• WHAT TO PRODUCE:
Copy the data exactly from the line that contains "for (const top" through the line that contains "bpy.data.objects.remove(obj)", keeping both end lines and leaving out everything else.

============

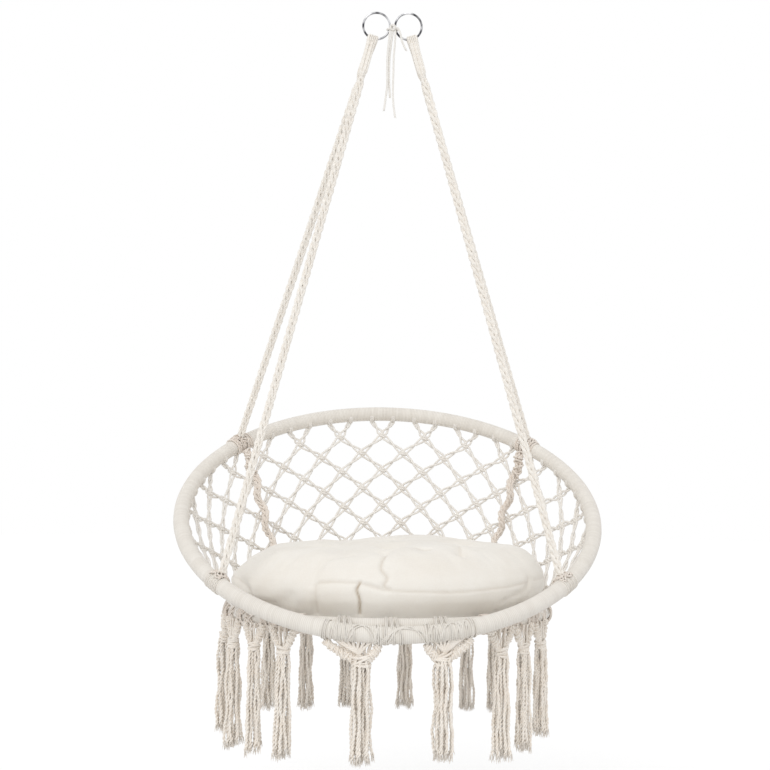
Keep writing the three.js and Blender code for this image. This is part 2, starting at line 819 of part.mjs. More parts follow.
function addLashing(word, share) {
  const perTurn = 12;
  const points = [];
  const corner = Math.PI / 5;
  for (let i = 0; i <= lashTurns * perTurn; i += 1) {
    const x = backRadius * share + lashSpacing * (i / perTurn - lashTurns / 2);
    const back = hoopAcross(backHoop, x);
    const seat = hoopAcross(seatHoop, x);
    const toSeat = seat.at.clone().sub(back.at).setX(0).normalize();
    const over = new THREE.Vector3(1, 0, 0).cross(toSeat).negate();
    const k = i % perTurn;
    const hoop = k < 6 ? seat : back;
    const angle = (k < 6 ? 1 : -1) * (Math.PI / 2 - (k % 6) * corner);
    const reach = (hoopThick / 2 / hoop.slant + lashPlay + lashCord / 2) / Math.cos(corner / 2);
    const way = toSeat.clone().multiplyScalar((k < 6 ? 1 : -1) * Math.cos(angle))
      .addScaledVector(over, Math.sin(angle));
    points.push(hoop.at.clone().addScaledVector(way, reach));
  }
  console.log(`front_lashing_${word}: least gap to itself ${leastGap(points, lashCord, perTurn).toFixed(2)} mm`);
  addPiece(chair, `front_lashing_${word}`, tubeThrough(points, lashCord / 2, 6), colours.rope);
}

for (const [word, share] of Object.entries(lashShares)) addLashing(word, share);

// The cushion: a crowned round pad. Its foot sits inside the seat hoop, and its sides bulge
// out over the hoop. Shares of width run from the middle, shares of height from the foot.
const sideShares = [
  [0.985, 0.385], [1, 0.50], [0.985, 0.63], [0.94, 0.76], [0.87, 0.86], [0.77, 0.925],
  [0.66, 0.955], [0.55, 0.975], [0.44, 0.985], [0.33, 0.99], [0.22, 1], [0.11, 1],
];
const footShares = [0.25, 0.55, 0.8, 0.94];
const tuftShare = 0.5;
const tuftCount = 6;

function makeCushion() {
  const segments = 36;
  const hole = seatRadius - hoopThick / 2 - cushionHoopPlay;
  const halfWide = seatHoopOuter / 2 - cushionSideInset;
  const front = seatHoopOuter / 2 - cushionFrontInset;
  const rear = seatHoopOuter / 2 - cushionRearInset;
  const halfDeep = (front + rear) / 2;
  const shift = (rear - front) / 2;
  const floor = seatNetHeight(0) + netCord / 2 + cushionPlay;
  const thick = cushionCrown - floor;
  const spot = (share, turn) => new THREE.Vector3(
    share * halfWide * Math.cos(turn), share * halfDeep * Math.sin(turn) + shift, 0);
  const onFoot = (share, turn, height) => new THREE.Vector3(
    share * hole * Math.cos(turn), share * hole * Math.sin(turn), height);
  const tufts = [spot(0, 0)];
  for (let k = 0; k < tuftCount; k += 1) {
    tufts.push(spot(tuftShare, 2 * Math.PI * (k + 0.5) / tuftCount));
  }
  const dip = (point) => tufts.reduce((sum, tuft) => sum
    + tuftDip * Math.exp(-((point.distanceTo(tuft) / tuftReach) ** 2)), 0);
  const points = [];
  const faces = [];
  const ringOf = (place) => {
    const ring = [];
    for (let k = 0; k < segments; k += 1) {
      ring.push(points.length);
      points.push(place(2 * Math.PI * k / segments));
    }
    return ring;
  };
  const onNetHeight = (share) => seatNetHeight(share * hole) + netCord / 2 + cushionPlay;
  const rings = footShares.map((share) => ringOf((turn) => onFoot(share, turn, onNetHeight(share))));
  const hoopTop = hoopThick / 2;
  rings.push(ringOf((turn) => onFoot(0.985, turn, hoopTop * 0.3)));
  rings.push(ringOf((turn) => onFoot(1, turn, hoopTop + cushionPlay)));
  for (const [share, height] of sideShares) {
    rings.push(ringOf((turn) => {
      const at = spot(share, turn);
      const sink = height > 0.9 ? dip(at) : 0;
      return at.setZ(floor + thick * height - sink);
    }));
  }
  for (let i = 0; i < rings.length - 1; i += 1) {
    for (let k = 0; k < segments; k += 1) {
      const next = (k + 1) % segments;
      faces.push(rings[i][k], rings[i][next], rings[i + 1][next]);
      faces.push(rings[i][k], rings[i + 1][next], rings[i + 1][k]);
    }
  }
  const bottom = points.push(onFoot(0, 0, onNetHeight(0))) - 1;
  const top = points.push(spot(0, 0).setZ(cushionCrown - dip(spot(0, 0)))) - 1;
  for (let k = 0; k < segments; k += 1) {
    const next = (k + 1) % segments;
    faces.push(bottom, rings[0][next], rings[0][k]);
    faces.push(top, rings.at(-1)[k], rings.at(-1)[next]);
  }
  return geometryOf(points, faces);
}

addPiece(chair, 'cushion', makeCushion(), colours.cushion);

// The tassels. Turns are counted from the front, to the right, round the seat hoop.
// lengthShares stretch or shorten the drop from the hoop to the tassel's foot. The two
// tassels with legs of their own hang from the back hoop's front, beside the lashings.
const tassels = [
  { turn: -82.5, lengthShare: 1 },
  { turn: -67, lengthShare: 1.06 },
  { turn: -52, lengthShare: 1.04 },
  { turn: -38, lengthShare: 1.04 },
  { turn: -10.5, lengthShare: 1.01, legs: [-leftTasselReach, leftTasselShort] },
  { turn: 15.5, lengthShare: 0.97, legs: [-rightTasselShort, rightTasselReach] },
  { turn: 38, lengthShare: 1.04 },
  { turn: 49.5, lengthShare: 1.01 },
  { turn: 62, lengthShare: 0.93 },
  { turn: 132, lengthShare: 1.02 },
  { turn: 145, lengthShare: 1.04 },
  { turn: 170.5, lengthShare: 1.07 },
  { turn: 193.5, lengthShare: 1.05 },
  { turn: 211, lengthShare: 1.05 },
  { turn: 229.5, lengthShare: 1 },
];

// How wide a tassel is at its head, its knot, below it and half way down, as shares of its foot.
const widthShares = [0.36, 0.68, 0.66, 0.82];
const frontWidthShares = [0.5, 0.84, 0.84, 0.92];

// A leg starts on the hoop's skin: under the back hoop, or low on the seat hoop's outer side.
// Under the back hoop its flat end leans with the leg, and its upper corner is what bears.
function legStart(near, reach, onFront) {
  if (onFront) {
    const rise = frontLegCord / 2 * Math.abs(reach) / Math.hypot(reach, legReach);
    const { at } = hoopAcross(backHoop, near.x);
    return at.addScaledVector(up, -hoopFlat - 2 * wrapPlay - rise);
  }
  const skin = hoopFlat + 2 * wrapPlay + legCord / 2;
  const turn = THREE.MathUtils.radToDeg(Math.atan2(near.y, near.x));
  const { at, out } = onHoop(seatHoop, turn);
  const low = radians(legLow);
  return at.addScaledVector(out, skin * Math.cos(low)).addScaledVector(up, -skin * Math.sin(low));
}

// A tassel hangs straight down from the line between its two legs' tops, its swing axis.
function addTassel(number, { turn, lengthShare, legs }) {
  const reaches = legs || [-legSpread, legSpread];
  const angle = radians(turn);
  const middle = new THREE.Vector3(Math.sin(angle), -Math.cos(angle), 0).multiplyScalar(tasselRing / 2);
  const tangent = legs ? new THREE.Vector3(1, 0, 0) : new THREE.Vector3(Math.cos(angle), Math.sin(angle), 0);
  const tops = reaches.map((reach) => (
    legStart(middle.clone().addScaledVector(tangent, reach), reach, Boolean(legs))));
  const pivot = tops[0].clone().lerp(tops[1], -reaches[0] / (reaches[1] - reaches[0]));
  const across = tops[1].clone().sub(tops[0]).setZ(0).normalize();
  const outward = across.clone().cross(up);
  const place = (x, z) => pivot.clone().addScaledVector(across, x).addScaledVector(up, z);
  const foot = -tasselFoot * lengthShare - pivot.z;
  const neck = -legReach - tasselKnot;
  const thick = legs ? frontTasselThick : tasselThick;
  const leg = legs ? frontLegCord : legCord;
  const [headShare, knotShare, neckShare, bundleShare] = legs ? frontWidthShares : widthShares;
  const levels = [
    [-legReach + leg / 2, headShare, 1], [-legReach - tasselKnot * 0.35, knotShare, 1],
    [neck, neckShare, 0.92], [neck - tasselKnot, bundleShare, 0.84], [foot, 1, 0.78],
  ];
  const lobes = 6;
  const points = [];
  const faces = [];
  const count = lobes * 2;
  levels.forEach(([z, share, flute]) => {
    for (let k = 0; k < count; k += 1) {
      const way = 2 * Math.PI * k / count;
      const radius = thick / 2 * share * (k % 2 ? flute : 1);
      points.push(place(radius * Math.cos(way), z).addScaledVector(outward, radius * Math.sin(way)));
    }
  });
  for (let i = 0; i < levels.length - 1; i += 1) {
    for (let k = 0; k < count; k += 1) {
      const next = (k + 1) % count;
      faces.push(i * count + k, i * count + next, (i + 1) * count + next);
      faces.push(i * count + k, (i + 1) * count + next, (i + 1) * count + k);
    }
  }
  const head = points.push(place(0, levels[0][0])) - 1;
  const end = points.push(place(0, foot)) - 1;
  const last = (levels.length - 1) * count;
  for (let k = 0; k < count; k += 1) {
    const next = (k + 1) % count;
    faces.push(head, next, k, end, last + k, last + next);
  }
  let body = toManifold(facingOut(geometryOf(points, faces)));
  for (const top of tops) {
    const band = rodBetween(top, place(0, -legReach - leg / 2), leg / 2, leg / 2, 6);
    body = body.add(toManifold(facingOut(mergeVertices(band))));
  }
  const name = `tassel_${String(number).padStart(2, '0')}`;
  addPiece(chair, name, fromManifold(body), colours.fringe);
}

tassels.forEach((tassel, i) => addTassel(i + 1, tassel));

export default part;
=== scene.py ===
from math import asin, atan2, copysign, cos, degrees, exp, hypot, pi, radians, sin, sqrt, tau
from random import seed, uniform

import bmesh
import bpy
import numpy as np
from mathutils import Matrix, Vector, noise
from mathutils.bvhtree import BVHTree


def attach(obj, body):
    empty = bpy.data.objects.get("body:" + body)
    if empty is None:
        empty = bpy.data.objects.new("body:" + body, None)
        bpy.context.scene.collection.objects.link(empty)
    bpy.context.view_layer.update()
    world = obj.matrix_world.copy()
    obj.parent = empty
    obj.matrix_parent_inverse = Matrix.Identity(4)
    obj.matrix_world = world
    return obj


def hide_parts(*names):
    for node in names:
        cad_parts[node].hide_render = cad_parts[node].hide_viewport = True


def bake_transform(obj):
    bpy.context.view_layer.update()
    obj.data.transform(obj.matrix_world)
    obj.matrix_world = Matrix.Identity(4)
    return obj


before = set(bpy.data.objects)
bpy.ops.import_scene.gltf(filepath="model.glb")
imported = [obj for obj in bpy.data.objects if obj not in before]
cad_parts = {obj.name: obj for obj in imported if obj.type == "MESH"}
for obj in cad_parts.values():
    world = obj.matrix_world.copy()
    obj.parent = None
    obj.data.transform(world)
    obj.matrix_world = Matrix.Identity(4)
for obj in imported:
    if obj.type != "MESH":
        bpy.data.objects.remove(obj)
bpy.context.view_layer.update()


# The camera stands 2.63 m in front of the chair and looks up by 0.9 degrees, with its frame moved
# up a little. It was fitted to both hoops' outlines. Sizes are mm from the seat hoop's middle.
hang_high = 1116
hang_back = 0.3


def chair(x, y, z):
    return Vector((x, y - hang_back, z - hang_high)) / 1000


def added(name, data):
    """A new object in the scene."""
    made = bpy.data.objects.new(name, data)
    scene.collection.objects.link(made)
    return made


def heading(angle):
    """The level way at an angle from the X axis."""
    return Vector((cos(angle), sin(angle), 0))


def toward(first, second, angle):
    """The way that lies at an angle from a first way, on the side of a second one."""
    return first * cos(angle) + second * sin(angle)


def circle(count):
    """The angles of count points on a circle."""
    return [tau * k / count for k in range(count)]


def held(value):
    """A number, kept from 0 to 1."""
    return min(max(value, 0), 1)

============

• THE ANSWER:
  for (const top of tops) {
    const band = rodBetween(top, place(0, -legReach - leg / 2), leg / 2, leg / 2, 6);
    body = body.add(toManifold(facingOut(mergeVertices(band))));
  }
  const name = `tassel_${String(number).padStart(2, '0')}`;
  addPiece(chair, name, fromManifold(body), colours.fringe);
}

tassels.forEach((tassel, i) => addTassel(i + 1, tassel));

export default part;
=== scene.py ===
from math import asin, atan2, copysign, cos, degrees, exp, hypot, pi, radians, sin, sqrt, tau
from random import seed, uniform

import bmesh
import bpy
import numpy as np
from mathutils import Matrix, Vector, noise
from mathutils.bvhtree import BVHTree


def attach(obj, body):
    empty = bpy.data.objects.get("body:" + body)
    if empty is None:
        empty = bpy.data.objects.new("body:" + body, None)
        bpy.context.scene.collection.objects.link(empty)
    bpy.context.view_layer.update()
    world = obj.matrix_world.copy()
    obj.parent = empty
    obj.matrix_parent_inverse = Matrix.Identity(4)
    obj.matrix_world = world
    return obj


def hide_parts(*names):
    for node in names:
        cad_parts[node].hide_render = cad_parts[node].hide_viewport = True


def bake_transform(obj):
    bpy.context.view_layer.update()
    obj.data.transform(obj.matrix_world)
    obj.matrix_world = Matrix.Identity(4)
    return obj


before = set(bpy.data.objects)
bpy.ops.import_scene.gltf(filepath="model.glb")
imported = [obj for obj in bpy.data.objects if obj not in before]
cad_parts = {obj.name: obj for obj in imported if obj.type == "MESH"}
for obj in cad_parts.values():
    world = obj.matrix_world.copy()
    obj.parent = None
    obj.data.transform(world)
    obj.matrix_world = Matrix.Identity(4)
for obj in imported:
    if obj.type != "MESH":
        bpy.data.objects.remove(obj)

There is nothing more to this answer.